World Politics Doing the Right-Wing Shuffle?
Third, the world has moved to the right, politically, during the same period. We can start with the US, dominated during the last quarter-century by starboard-leaning leaders such as Ronald Reagan, Newt Gingrich, and George W. Bush. Here in Canada, the Prime Minister is Stephen Harper, a conservative who refused even to come to this conference. And to the south, Mexico just elected another conservative. Meanwhile, in Europe, such dominant figures as Margaret Thatcher, Helmut Kohl, Jacques Chirac, and Silvio Berlusconi were on the right. And even their more liberal successors, many of them, were not exactly leftists, e.g. Tony Blair. Continuing our political survey, let's look elsewhere -- to, say, Russia. Say what you want about Vladimir Putin, he's no liberal.
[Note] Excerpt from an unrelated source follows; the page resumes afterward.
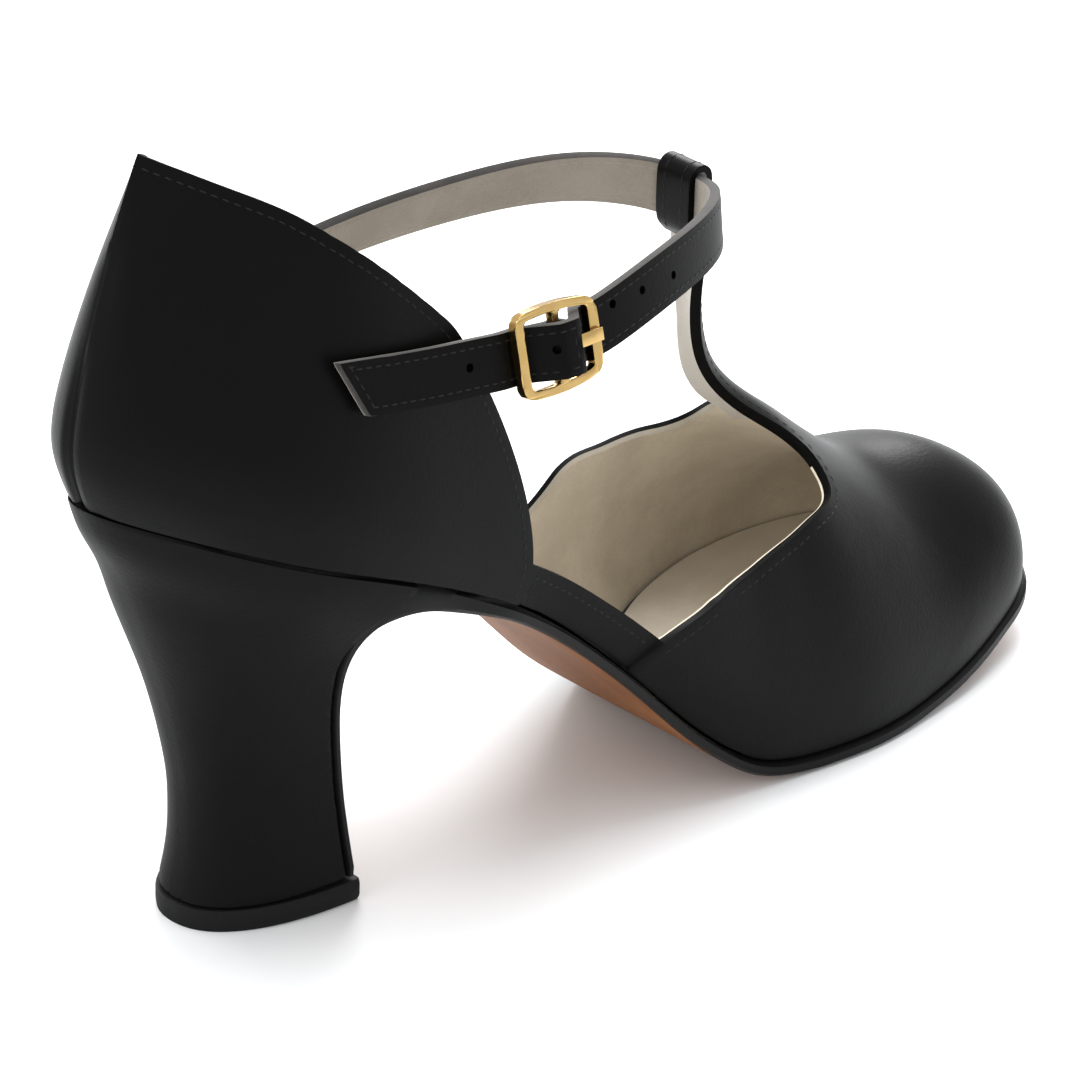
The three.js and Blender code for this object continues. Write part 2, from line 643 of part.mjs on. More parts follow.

And how about elsewhere around the world? In Asia, India is run these days by Hindu nationalists. China is run by Chinese nationalists, and Japan -- we know about Japanese leaders visiting their glory-days World War Two shrines. And Australia? John Howard, George W. Bush's good friend, has been in power for a decade and seems likely to stay for at least another term. And how about the Muslim world? There, the anti-liberal backlash has been, shall we say, pronounced, as ayatollahs and imams with beards reshape politics from Indonesia to Egypt to London. To be sure, there are counter-indicators, such as much of Latin America, which is voting left these days; yet even there, many leftists, including Brazil's Lula, aren't so left. Parenthetically, we might observe that the popular culture in many countries is libertarian, even libertine -- although it's probably only a matter of time before the political culture exerts its conservatizing influence.
When you add Poland to that list, as well, I think the case could be made that world politics have shifted in that direction. Pinkerton links this to AIDS + AIDS-activism, which is at the very least, an interesting thing to consider.